AMESBURY — Middle and high school students will not return to class anytime soon and a clearer picture is beginning to emerge why the district now finds itself in that position.

The School Committee called an emergency meeting Friday afternoon and voted 5-1 to have middle and high school students continue to learn remotely until further notice.

Under the committee’s modified hybrid model, elementary school students will learn in a combination of in-person and remote classes while their middle and high school counterparts will continue to go to school from home.

Mayor Kassandra Gove contacted the state Department of Elementary and Secondary Education on Friday to clarify issues with the district’s reopening plan, according to city Communications Director Caitlin Thayer.

In a blog post, Gove stated that the district’s internet technology infrastructure does not support what the state requires for two-way remote learning. The mayor’s post also stressed that the Massachusetts Association of School Committees advised the city that a district’s superintendent is responsible for crafting a reopening plan for school committee approval.

Superintendent Jared Fulgoni stood by his plan – which can be found at – on Tuesday. He said the plan was the product of input from his school principals, teachers and department heads, along with the city’s reopening task force.

“This is not my plan, this is the Amesbury Public Schools plan,” Fulgoni said. “We had teachers from all grade levels, their union, community members, social service agencies like The Pettengill House, representatives from the Fire Department and the Police Department, school nurses, parents and a representative from the School Committee, Maryann Welch. This was developed in a very collaborative and transparent process that included more than, I think, 90 people.”

The superintendent also said he has been warning the School Committee about the technology issue for many months.

“This is the result of neglect of over 20 years,” Fulgoni said. “In fact, I believe (former) Mayor Ken Gray had a plan to put together a bond to address many of these technology issues. Unfortunately, that plan didn’t get rolled forward with the new administration.”

In an email Tuesday afternoon, Thayer said Fulgoni never brought a technology bond to the attention of the mayor or School Committee and that Gray left no transitional documents on the topic.

Cindy Yetman, president of the American Federation of Teachers of Amesbury, said her union members pushed to get kindergartners and first-graders into school as soon as possible. 

“We spearheaded the idea of the youngest children going back first,” Yetman said.

She said the specialization of teachers at the middle and high schools is one of the biggest concerns in working out a hybrid model.

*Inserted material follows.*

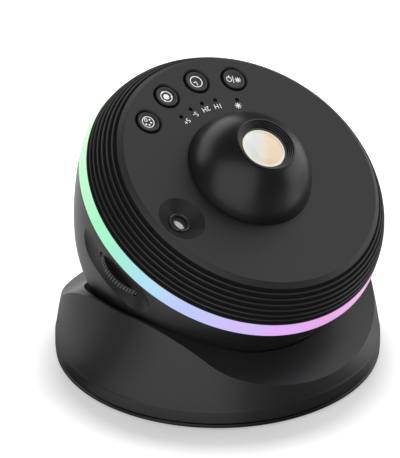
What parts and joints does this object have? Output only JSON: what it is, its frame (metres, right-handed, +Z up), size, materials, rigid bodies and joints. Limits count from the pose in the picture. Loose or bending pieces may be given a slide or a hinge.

“We have remote teachers pre-k through fourth grade because they are generalists,” Yetman said. “But opening that up to the middle school and high school is a challenge. How are we going to have a remote teacher just for Spanish for the eighth grade?”

Plenty of parents have been complaining about the situation on social media and the teachers are just as dissatisfied, according to Fulgoni.

“I assure you, we’re just as mad as they are,” he said. “We want children back in class. We have been working toward this since March and we will continue to develop plans to get kids back in. It is unfortunate that the resources here in the community are not supporting that.”

Yetman said her teachers want to get back to their classrooms as soon as possible.

“My teachers want the kids back in school,” Yetman said. “But they need an education delivery system that works for families and works for the kids. The mayor has my support, the school administration has my support. There’s no problem that we can’t solve as long as we solve it together.”